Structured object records
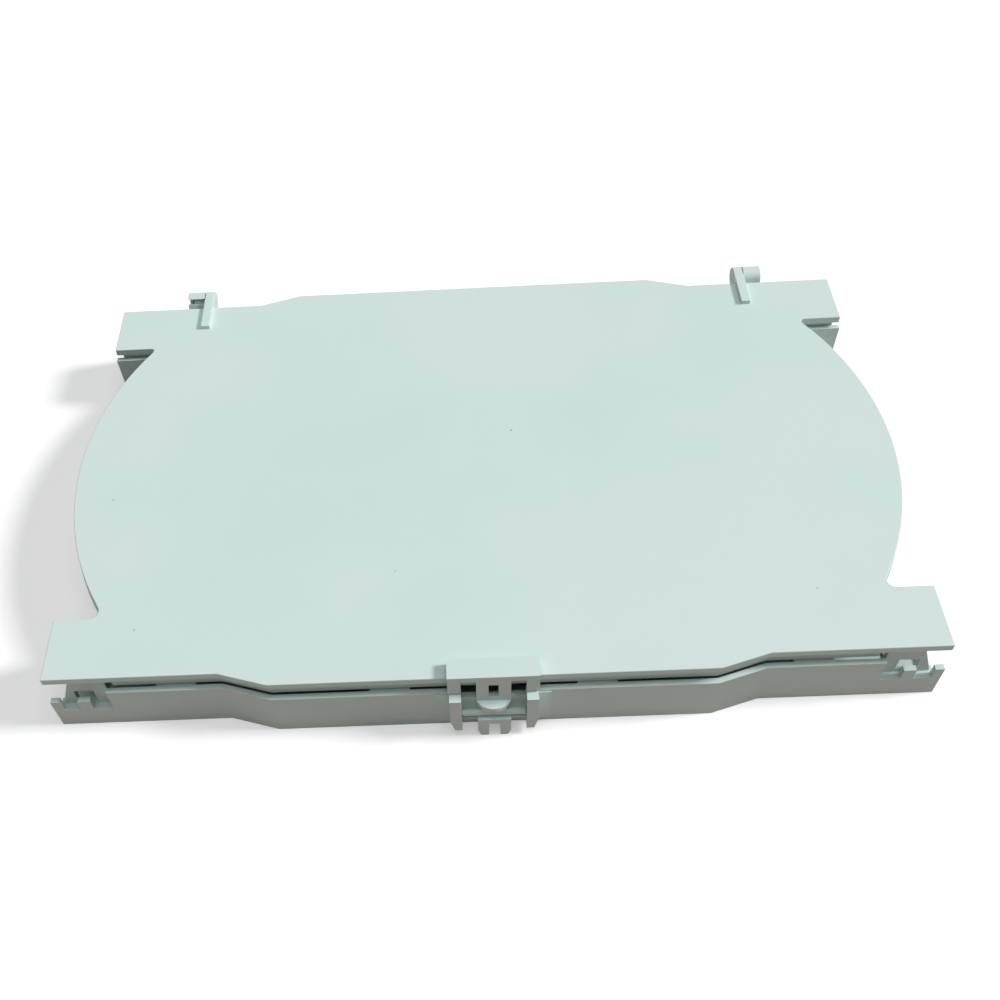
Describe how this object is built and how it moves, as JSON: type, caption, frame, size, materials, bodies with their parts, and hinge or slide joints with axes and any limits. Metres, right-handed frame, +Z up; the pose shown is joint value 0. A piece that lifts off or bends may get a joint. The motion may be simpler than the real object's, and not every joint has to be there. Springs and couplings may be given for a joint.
{
  "type": "fibre splice tray",
  "caption": "Shallow moulded fibre splice tray with round ends, four open-ended ears, a flat hinged cover, a front snap catch and comb-shaped splice holders inside",
  "frame": {"origin": "middle of the footprint on the plane of the tray's underside", "axes": "+X along the tray to the right as seen from the catch, +Y from the catch to the cover's hinge, +Z up out of the cover"},
  "size_m": [0.277, 0.1818, 0.0295],
  "materials": {
    "tray_plastic": "pale grey-green moulded ABS, satin",
    "holder_plastic": "off-white moulded plastic, matt"
  },
  "bodies": {
    "tray": {"base_tray": "tray_plastic", "splice_holder_front": "holder_plastic", "splice_holder_rear": "holder_plastic"},
    "cover": {"cover": "tray_plastic"},
    "catch": {"front_catch": "tray_plastic"}
  },
  "joints": [
    {"name": "cover_hinge", "type": "hinge", "parent": "tray", "child": "cover", "pos_m": [0, 0.0872, 0.0243], "axis": [-1, 0, 0], "range_deg": [0, 110]},
    {"name": "catch_hinge", "type": "hinge", "parent": "tray", "child": "catch", "pos_m": [0, -0.0889, 0.011], "axis": [1, 0, 0], "range_deg": [0, 32]}
  ]
}
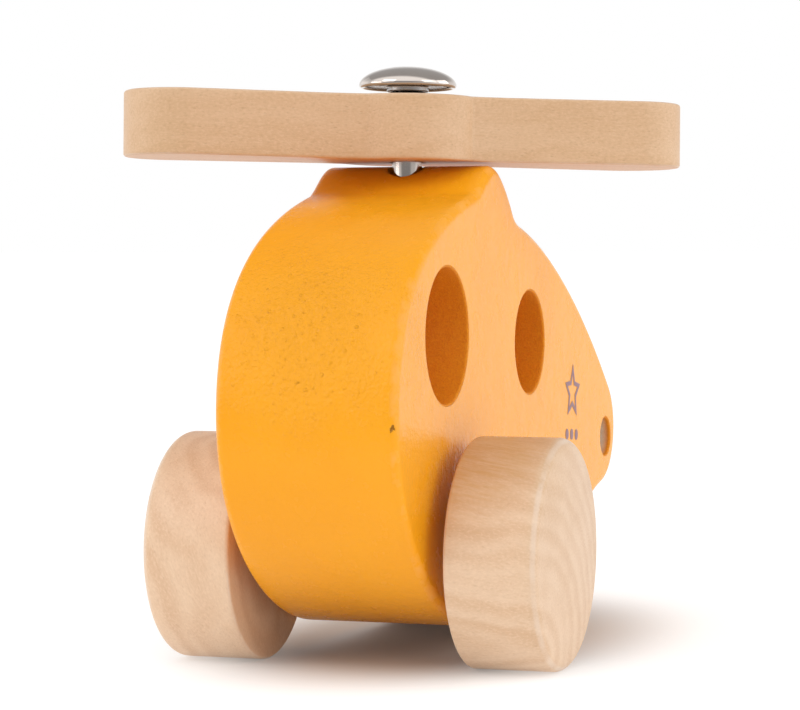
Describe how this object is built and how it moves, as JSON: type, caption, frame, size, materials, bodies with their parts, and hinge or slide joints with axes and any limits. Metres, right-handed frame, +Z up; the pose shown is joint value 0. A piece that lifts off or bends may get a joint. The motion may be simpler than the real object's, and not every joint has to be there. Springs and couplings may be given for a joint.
{
  "type": "wooden toy helicopter",
  "caption": "Painted wooden slab helicopter with round through windows, a free-spinning wooden rotor under a domed metal cap, and plain wooden wheels on one axle.",
  "frame": {"origin": "on the table, under the middle of the standing toy's bounding box", "axes": "+X towards the nose, +Y to the toy's left along the wheel axle, +Z up from the table; the toy stands leaning back 4.7 degrees on its heel, and its rotor pin leans back 2.3 degrees from +Z"},
  "size_m": [0.1248, 0.0798, 0.0943],
  "materials": {
    "painted_wood": "orange-yellow satin lacquer over close-grained hardwood",
    "rotor_wood": "sanded bare maple or beech, grain along the blades",
    "wheel_wood": "sanded and waxed bare maple, growth rings on the faces",
    "dowel_wood": "plain birch dowel",
    "bright_steel": "polished nickel or chrome plate",
    "spring_steel": "stamped spring steel, plated",
    "nylon": "natural nylon"
  },
  "bodies": {
    "fuselage": {"body": "painted_wood", "rotor_pin": "bright_steel", "rotor_cap": "bright_steel", "cap_insert": "spring_steel"},
    "rotor": {"rotor": "rotor_wood"},
    "wheelset": {"axle": "dowel_wood", "wheel_left": "wheel_wood", "wheel_right": "wheel_wood", "axle_washer_left": "nylon", "axle_washer_right": "nylon"}
  },
  "joints": [
    {"name": "rotor_spin", "type": "hinge", "parent": "fuselage", "child": "rotor", "pos_m": [0.01411, 0, 0.08403], "axis": [-0.0404, 0, 0.9992], "continuous": true},
    {"name": "wheel_spin", "type": "hinge", "parent": "fuselage", "child": "wheelset", "pos_m": [0.03216, 0, 0.018], "axis": [0, 1, 0], "continuous": true}
  ]
}
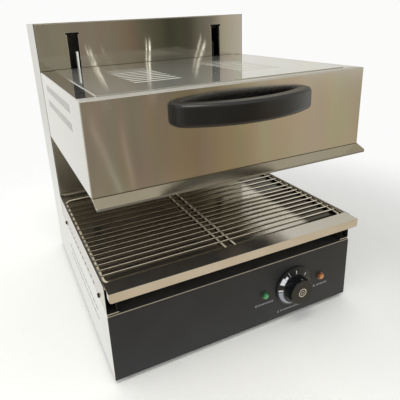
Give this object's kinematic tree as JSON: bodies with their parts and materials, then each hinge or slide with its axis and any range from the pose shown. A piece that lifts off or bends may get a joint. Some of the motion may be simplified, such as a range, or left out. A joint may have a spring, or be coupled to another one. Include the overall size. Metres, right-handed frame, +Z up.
{
  "type": "rise-and-fall salamander grill",
  "caption": "Countertop cheese melter: a heated head slides up and down a rear column over a pull-out tray with a wire grid.",
  "frame": {"origin": "on the floor under the middle of the whole outline, handle and cable gland included", "axes": "+X to the right seen from the front, -Y towards the user, +Z up"},
  "size_m": [0.4544, 0.557, 0.519],
  "materials": {
    "brushed_sheet": "brushed",
    "inner_steel": "satin",
    "black_film": "satin",
    "screw_steel": "plain",
    "rubber_black": "matte",
    "phenolic": "matte",
    "black_plastic": "satin",
    "plain_aluminium": "turned",
    "green_plastic": "gloss",
    "amber_plastic": "gloss",
    "white_ceramic": "matte",
    "plated_wire": "bright",
    "bright_reflector": "polished",
    "element_sheath": "oxidised",
    "bush_brass": "turned",
    "lead_sleeve": "braided",
    "rod_chrome": "ground",
    "wire_rope": "stranded",
    "weight_iron": "painted"
  },
  "bodies": {
    "cabinet": {"base_pan": "inner_steel", "side_panel_left": "brushed_sheet", "side_panel_right": "brushed_sheet", "rear_cover": "inner_steel", "column_front": "brushed_sheet", "column_cap": "brushed_sheet", "control_panel": "brushed_sheet", "panel_overlay": "black_film", "base_deck": "inner_steel", "tray_rail_left": "brushed_sheet", "tray_rail_right": "brushed_sheet", "rail_screws": "screw_steel", "cover_screws": "screw_steel", "rubber_feet": "rubber_black", "foot_screws": "screw_steel", "thermostat_body": "phenolic", "green_lens": "green_plastic", "amber_lens": "amber_plastic", "lamp_bodies": "phenolic", "terminal_block": "white_ceramic", "cable_gland": "black_plastic", "gland_nut": "black_plastic", "top_beam": "inner_steel", "lower_beam": "inner_steel", "guide_rods": "rod_chrome", "rod_nuts": "screw_steel", "rod_buffers": "rubber_black", "stop_collars": "screw_steel", "pulley_brackets": "inner_steel", "pulley_axles": "rod_chrome", "rope_arcs": "wire_rope"},
    "knob": {"thermostat_spindle": "screw_steel", "temperature_knob": "black_plastic", "knob_disc": "plain_aluminium"},
    "tray": {"drip_tray": "brushed_sheet"},
    "grid": {"wire_grid": "plated_wire"},
    "head": {"head_shell": "brushed_sheet", "head_top_panel": "brushed_sheet", "head_rear_panel": "inner_steel", "deflector": "brushed_sheet", "reflector": "bright_reflector", "heating_elements": "element_sheath", "element_supports": "inner_steel", "element_insulators": "white_ceramic", "bow_handle": "black_plastic", "handle_screws": "screw_steel", "lift_arm_left": "inner_steel", "lift_arm_right": "inner_steel", "arm_bolts": "screw_steel", "carriage_plate": "inner_steel", "bush_blocks": "plain_aluminium", "guide_bushes": "bush_brass", "heater_lead": "lead_sleeve", "lead_run": "lead_sleeve", "carriage_ropes": "wire_rope"},
    "weight": {"counterweight": "weight_iron", "weight_eyes": "screw_steel", "weight_ropes": "wire_rope"},
    "left_pulley": {"pulley_left": "plain_aluminium"},
    "right_pulley": {"pulley_right": "plain_aluminium"}
  },
  "joints": [
    {"name": "head_lift", "type": "slide", "parent": "cabinet", "child": "head", "axis": [0, 0, 1], "range_m": [-0.095, 0.033], "deforming": ["carriage_ropes", "lead_run"]},
    {"name": "weight_slide", "type": "slide", "parent": "cabinet", "child": "weight", "axis": [0, 0, 1], "range_m": [-0.034, 0.096], "deforming": ["weight_ropes"]},
    {"name": "left_pulley_turn", "type": "hinge", "parent": "cabinet", "child": "left_pulley", "pos_m": [-0.084, 0.2165, 0.475], "axis": [0, 1, 0], "range_deg": [-225, 80]},
    {"name": "right_pulley_turn", "type": "hinge", "parent": "cabinet", "child": "right_pulley", "pos_m": [0.084, 0.2165, 0.475], "axis": [0, 1, 0], "range_deg": [-80, 225]},
    {"name": "knob_turn", "type": "hinge", "parent": "cabinet", "child": "knob", "pos_m": [0.103, -0.2285, 0.066], "axis": [0, 1, 0], "range_deg": [0, 290]},
    {"name": "tray_pull", "type": "slide", "parent": "cabinet", "child": "tray", "axis": [0, -1, 0], "range_m": [0, 0.3]},
    {"name": "grid_lift_off", "type": "slide", "parent": "tray", "child": "grid", "axis": [0, 0, 1], "range_m": [0, 0.028]}
  ],
  "couplings": [
    {"joint": "weight_slide", "follows": "head_lift", "ratio": -1},
    {"joint": "left_pulley_turn", "follows": "head_lift", "rad_per_m": 40},
    {"joint": "right_pulley_turn", "follows": "head_lift", "rad_per_m": -40}
  ]
}
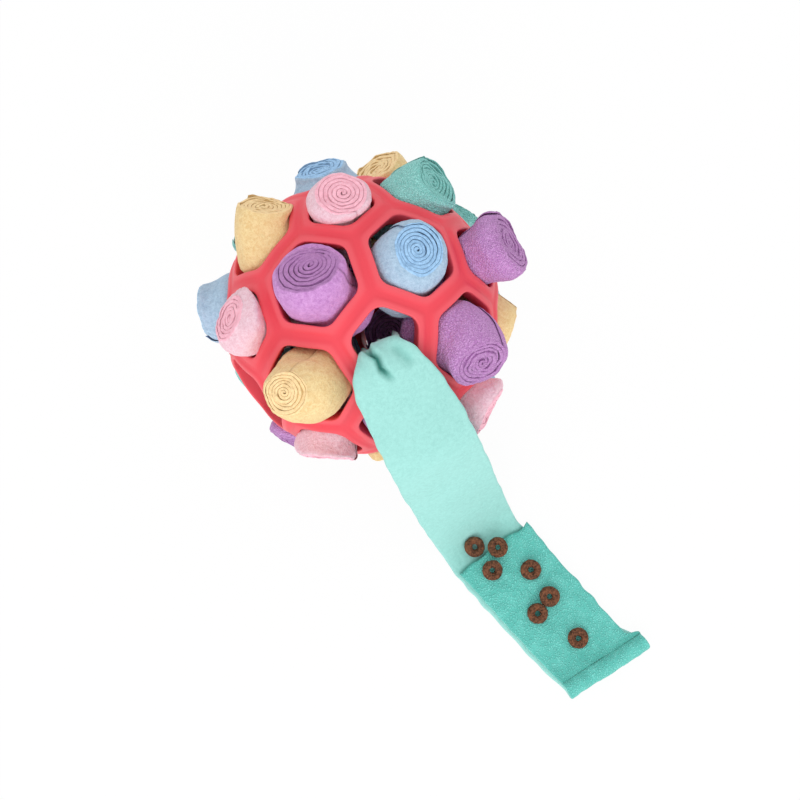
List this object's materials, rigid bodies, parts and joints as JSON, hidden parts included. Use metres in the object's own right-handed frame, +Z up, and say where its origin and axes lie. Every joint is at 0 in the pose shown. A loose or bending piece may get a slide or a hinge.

[What you have to do] Check the data for the word "handed" and pull out the lines that have it.

[Final answer]
Describe how this object is built and how it moves, as JSON: type, caption, frame, size, materials, bodies with their parts, and hinge or slide joints with axes and any limits. Metres, right-handed frame, +Z up; the pose shown is joint value 0. A piece that lifts off or bends may get a joint. The motion may be simpler than the real object's, and not every joint has to be there. Springs and couplings may be given for a joint.
Describe how this object is built and how it moves, as JSON: type, caption, frame, size, materials, bodies with their parts, and hinge or slide joints with axes and any limits. Metres, right-handed frame, +Z up; the pose shown is joint value 0. A piece that lifts off or bends may get a joint. The motion may be simpler than the real object's, and not every joint has to be there. Springs and couplings may be given for a joint.
Give this object's kinematic tree as JSON: bodies with their parts and materials, then each hinge or slide with its axis and any range from the pose shown. A piece that lifts off or bends may get a joint. Some of the motion may be simplified, such as a range, or left out. A joint may have a spring, or be coupled to another one. Include the overall size. Metres, right-handed frame, +Z up.
List this object's materials, rigid bodies, parts and joints as JSON, hidden parts included. Use metres in the object's own right-handed frame, +Z up, and say where its origin and axes lie. Every joint is at 0 in the pose shown. A loose or bending piece may get a slide or a hinge.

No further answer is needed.